Thermal conditions to induce rearrangement require heating to relatively high temperatures, of 180 ˚C, and thus have limited use.^[3] Many Wolff rearrangement products are ring-strained and are susceptible to ring-open under high temperatures. In addition, S_N2 substitution of the diazo group at the α-carbon can take place at lower temperatures than rearrangement, which results in byproducts. The greatest use of thermal Wolff rearrangements is the formation of carboxylic acid analogs, by interception of the ketene with high boiling solvents, such as aniline and phenol.^[3]

Transition metals greatly lower the temperature of Wolff rearrangements, by stabilization of a metal-carbene intermediate. However, these carbenes can be so stable, as to not undergo rearrangement. Carbenes of rhodium, copper, and palladium are too stable and give non-Wolff products (primarily carbene insertion products).^[2] The most commonly used metal catalyst is silver(I) oxide, although silver benzoate is also common. These reactions are generally run in the presence of a weak base, such as sodium carbonate or tertiary amines.^[2]

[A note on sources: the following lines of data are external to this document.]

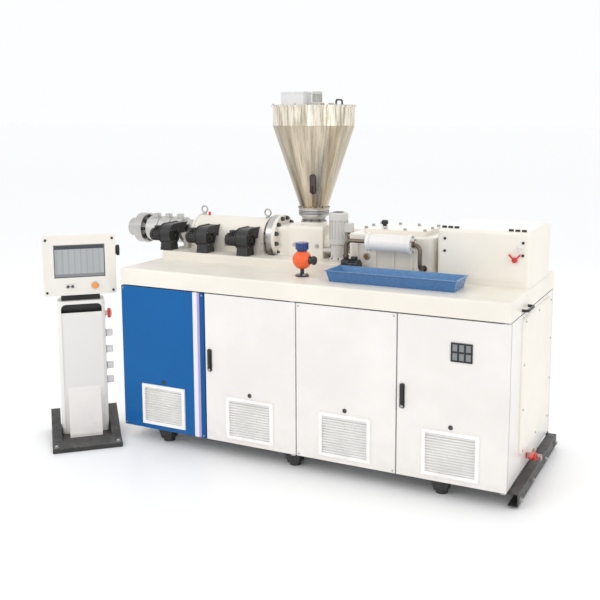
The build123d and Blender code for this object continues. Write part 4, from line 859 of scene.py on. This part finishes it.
def black_trim(obj, name, body=MACHINE):
    finished(obj, name, black_plastic, "black_plastic", body)


def screws(name, radius, height, places, axis, *trim, body=MACHINE):
    """Cap screws as one piece, by the size of a head; trim is their material and slot."""
    finished(fastened(cap_screw(radius, height), places, axis), name, *trim, body=body)


def bolts(name, across, height, places, axis, *trim):
    """Bolts or nuts as one piece, by the size of a hexagon; trim is their material and slot."""
    finished(fastened(hex_head(across, height), places, axis), name, *trim)


def barrel_circle(x, radius, count, axis, start=0):
    """Places on a circle round the barrel's axis."""
    return circle_places((x, barrel_y, AXIS_Z), radius, count, axis, start)


def above_bench(places):
    """The places that clear the cut in the bench."""
    return [place for place in places if place.z > BENCH_Z + 0.016]


def hopper_place(z, x=0.0):
    """A point at a height on the hopper's axis, or to its right by x."""
    return Vector((hopper_middle.x + x, hopper_middle.y, z))


def vent_centre(panel):
    """The middle of the vent in a front panel or door, on its front face."""
    low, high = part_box(panel)
    return Vector(((low.x + high.x) / 2, low.y, low.z + VENT_RISE))


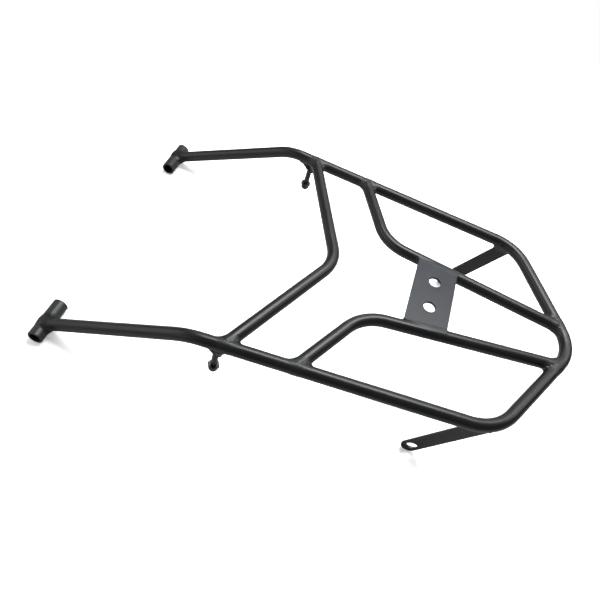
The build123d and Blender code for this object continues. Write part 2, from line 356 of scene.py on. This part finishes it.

Whereas thermal and metal mediated Wolff rearrangements date back to 1902,^[3] photolytic methods are somewhat newer, with the first example of a photolytic Wolff rearrangement reported in 1951.^[4] α-diazo ketones have two absorption bands, an allowed π→π* transition at 240–270 nm, and a formally forbidden π→σ* transition at 270–310 nm.^[4] Medium or low-pressure mercury arc lamps can excite these respective transitions. Triplet sensitizers result in non-Wolff carbene byproducts, and thus are not useful in synthetic applications of the Wolff rearrangement.^[2] However, they have been used to probe the mechanism of the Wolff rearrangement.